É tranquilo. Vamos fazer 2 anos em janeiro de 2019. Às vezes, ele tem alguns ciúmes. Normal, se não tivesse eu acharia que ele não gosta de mim. Ele já trabalhou com banda, então, entende um pouco como é. Nas redes sociais, rola ciúme também em relação as fotos de biquíni, então, eu só posto quando é realmente necessário, por exemplo, quando alguma loja me manda a peça para divulgar.
Você tem projetos futuros com a banda ou tem outros planos?
Eu acho que não vou dançar por muito. Daqui a uns anos, quando eu tiver com uns 25 anos, eu já quero ser mãe. Então, vou me programar para isso, se for a vontade de Deus.

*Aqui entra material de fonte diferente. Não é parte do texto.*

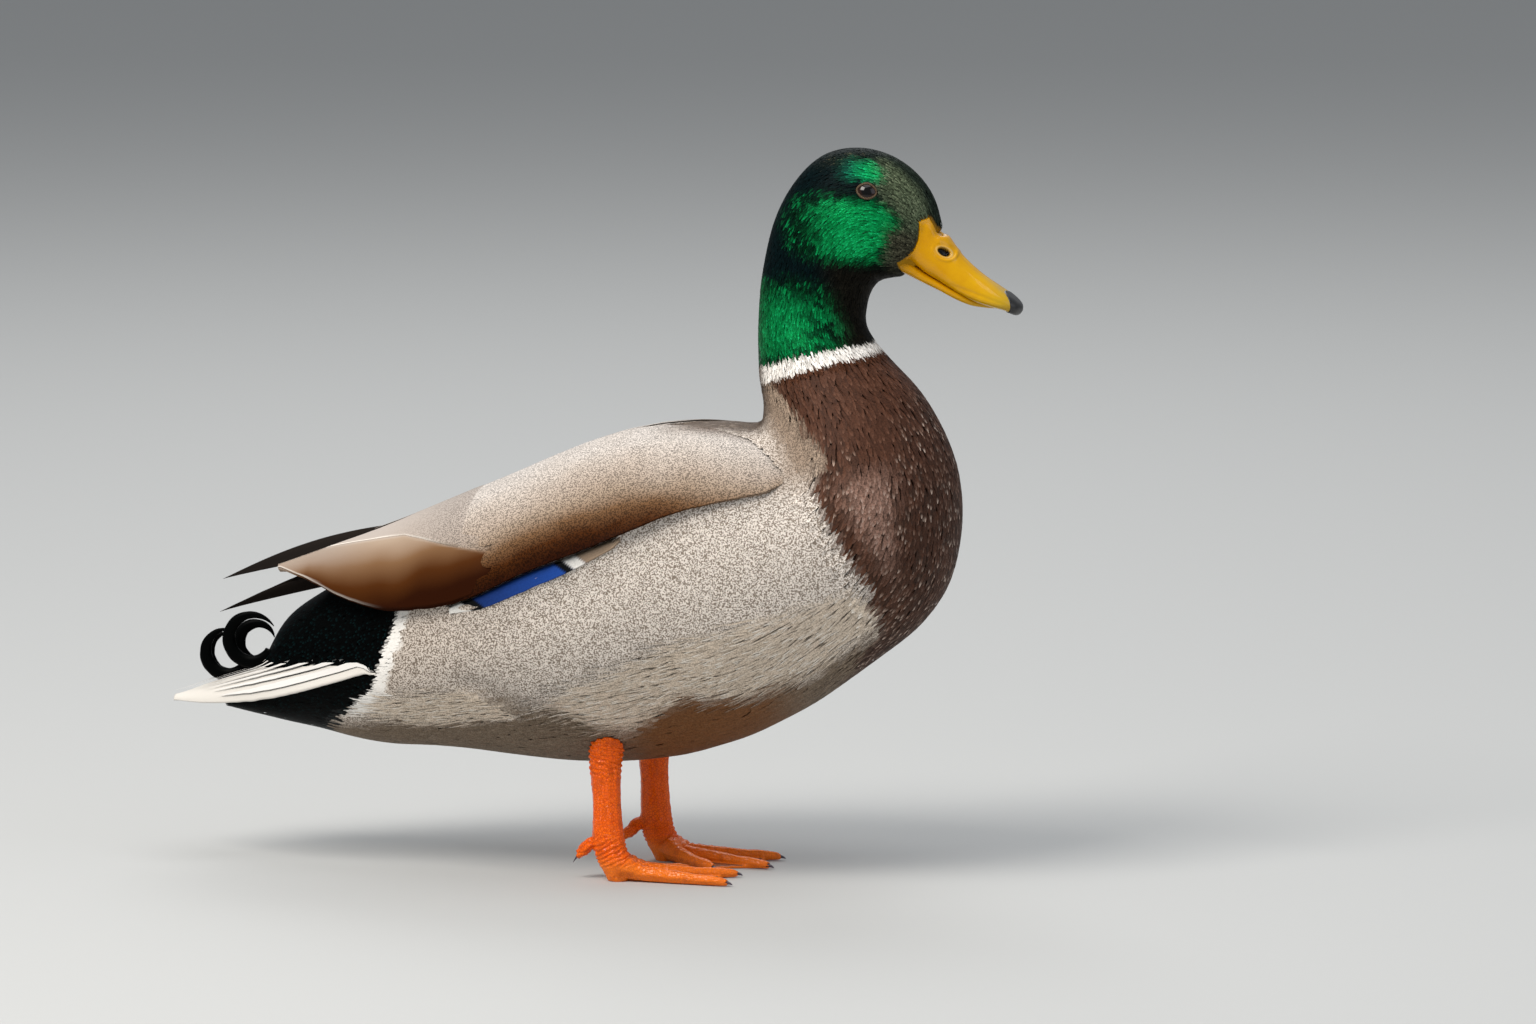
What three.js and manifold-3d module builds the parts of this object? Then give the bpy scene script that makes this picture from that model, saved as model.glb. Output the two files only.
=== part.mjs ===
// A standing mallard drake at life size, as a still model in separate named solids.
// Millimetres. +X points to the bill, +Y to the duck's left, +Z up; the soles rest on z = 0.
import * as THREE from 'three';
import { mergeVertices } from 'three/addons/utils/BufferGeometryUtils.js';
import Module from 'manifold-3d';

const wasm = await Module();
wasm.setup();

// ---------- driving dimensions ----------
const GAP = 0.3; // clearance between neighbouring solids
const FINE = 0.1; // how far a cut solid may be smoothed to drop needless triangles
const EYE = { x: 111, y: 13.1, z: 326.8, radius: 7.2 };
const LEG = { spread: 31, right: -10.3, left: 0.1, ankle: 13 };
const TOES = [
  { name: 'inner', turn: -28, length: 45 },
  { name: 'middle', turn: -4, length: 62 },
  { name: 'outer', turn: 22, length: 60 },
];
const CLAW = 6.5;
const FOOT_SPLAY = -14; // degrees that each foot turns outwards
const RIGHT = -1;
const LEFT = 1;

// ---------- materials ----------
const finish = (color, roughness, metalness = 0) =>
  new THREE.MeshStandardMaterial({ color, roughness, metalness });
const MATERIALS = {
  flank: finish(0xb9ab9c, 0.8),
  green: finish(0x0c5a3a, 0.35, 0.4),
  breast: finish(0x4a2a1d, 0.75),
  wing: finish(0xa08c78, 0.7),
  speculum: finish(0x24418f, 0.4, 0.3),
  primary: finish(0x4a403a, 0.65),
  tail: finish(0xe8e4dc, 0.7),
  curl: finish(0x0c1214, 0.4),
  bill: finish(0xe0a80e, 0.35),
  nail: finish(0x1b1a1c, 0.35),
  eye: finish(0x2a1409, 0.08),
  skin: finish(0xee5f10, 0.45),
  claw: finish(0x2b2320, 0.4),
};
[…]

Eu quero viver esses últimos anos na dança intensamente, porque a minha intenção é parar e construir uma família.
Qual é o teu maior sonho?
Meu maior sonho é ter uma estrutura financeira melhor para ajudar a minha mãe, a minha família. Ter o meu próprio negócio, que eu ainda não sei exatamente o que será. Estou no processo de procurar o que realmente vai me fazer feliz, porque não consigo só trabalhar pelo dinheiro, tenho que realmente gostar do que faço. Depois disso, construir minha própria família.
O que o brega significa para você?
É cultura. O que seria da gente sem o brega? É a raíz daqui, é como o funk no Rio de Janeiro. O brega é cultura, é o que me sustenta e é o que eu gosto.
O que você pensa a respeito do preconceito contra o brega?
Eu acho que a gente já quebrou uma barreira muito grande. Realmente, antes, era bem maior, mas, hoje em dia, a gente vê muito “filhinho de papai” no brega, curtindo. Então, o preconceito a gente está quebrando e vai conseguir cada vez mais.